Toyota and Redwood Materials Forge EV Recycling Partnership
Toyota will work with battery recycling startup Redwood Materials to explore end-of-life applications for its electric vehicle batteries.
Japanese car giant Toyota and Nevada-based EV battery recycler Redwood Materials have agreed to collaborate on end-of-life projects for Toyota's present and future battery ecosystem.
According to Toyota’s news release in late June, the partnership will task Redwood Materials to collect, test and recycle Toyota’s original hybrid EV batteries into raw materials. From there, the project will expand into battery health screening, data management, and applications for remanufactured and repurposed EV batteries.
Christopher Yang (second from left), group vice president of business development at Toyota North America, chats with Redwood co-founder and CEO JB Straubel (third from left) at Redwood's facility in Nevada. Image used courtesy of Toyota
The deal comes as Toyota is ramping up its U.S. manufacturing footprint via its Toyota Motor North America (TMNA) subsidiary, which leads the company’s U.S., Canada and Mexico markets. Having built a total of over 29 million vehicles in the U.S., Toyota is further scaling its domestic production to meet the rising demand for battery and fuel cell EVs, hybrids, and plug-in hybrids.
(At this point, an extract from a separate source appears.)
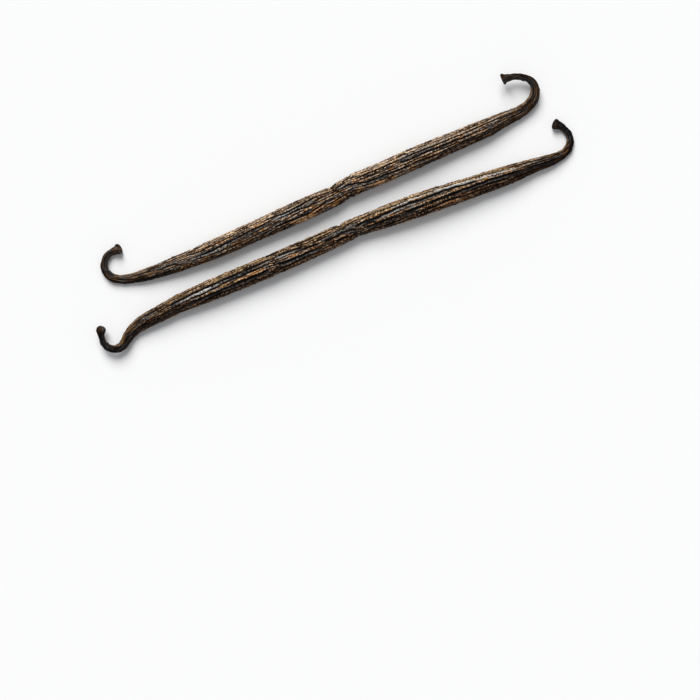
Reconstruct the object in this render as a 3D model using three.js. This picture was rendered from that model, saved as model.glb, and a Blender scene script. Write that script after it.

Long-term, those efforts involve finding post-lifecycle pathways for its batteries, says Matthew Stich, general manager of TMNA’s battery lifecycle solutions team.
“Exploring these types of end-of-life opportunities for our batteries, starting with the collection, testing and recycling of HEV batteries, will be helpful and inform how we approach sustainability and supply chain opportunities for our batteries in our other electrified vehicles in the future,” Stitch said in an email.
An Easy Choice
The deal is a major win for Redwood Materials, whose battery recycling and repurposing solutions have attracted over $700 million in investments from Ford, Volvo, Amazon, Breakthrough Energy Ventures, and other prominent investors.
Stich says Toyota chose Redwood because the company’s solutions aligned with its goals to create a circular, closed-loop battery ecosystem, which includes finding ways to repurpose its existing and future EV batteries as they reach the end of life.
“Although we plan to work with multiple partners to support our mission, Redwood was a very easy choice to start with given our shared vision to drive down the environmental footprint and cost of batteries,” Stich said.
Collaborating with Redwood was a natural choice for Toyota, said TMNA's Matthew Stich. Image used courtesy of Toyota
Though EE Power inquired, Toyota declined to share specific financial details defining the deal.
Redwood Materials’ Recycling Meets Growing Demand
Founded in 2017 by former Tesla CTO JB Straubel, Redwood Materials markets a recycling and remanufacturing system that transforms end-of-life batteries into raw materials that can be used to make new anode and cathode components. Currently with a capacity of six gigawatt-hours (GWh) per year (which translates to about 60,000 EVs), Redwood is planning to ramp up its annual production to 100 GWh by 2025, enough for 1 million EVs per year.
Redwood recycles EV batteries into raw materials that can be used for cathode and anode development. Image used courtesy of Toyota
Similar to its latest deal with Toyota, the startup announced a strategic partnership with Ford last year, aiming to create a closed-loop supply chain for the American carmaker’s battery materials. Redwood’s inaugural battery recycling program launched in California last February, with Volvo joining Ford as the first participating automakers. Per its announcement release, Redwood will identify and recover dead or dying battery packs, recycle them at its site in Nevada, and then reintroduce the materials for future cell production.
Redwood isn’t the only battery recycling player gaining traction. Earlier this year, a joint venture between Swedish battery maker Northvolt and Norwegian aluminum giant Hydro opened Europe’s largest EV battery recycling plant; Massachusetts-based Battery Resourcers will open North America’s largest recycling facility later this summer in Georgia.
Toyota Investing Heavily in Electrification
The battery recycling market is budding as the world’s leading carmakers pour billions of dollars into the large-scale production of EV batteries and components.
For Toyota’s global footprint, that price tag amounts to over $13.5 billion. And with EVs and hybrids currently accounting for about 25% of its U.S. sales volume, Toyota has committed over $3 billion to expand its domestic battery production through the end of this decade. That includes building a new $1.29 billion plant in North Carolina and spending $383 million to expand four of its existing sites.
In total, Toyota is spending $70 billion on its electrification strategy, aiming to release at least 30 electric models and sell 3.5 million EV units per year by 2030. To date, Toyota says it has sold over 18 million EVs cumulatively worldwide. And with millions more hitting the roads, millions of EV batteries will be due for recycling over the coming decades.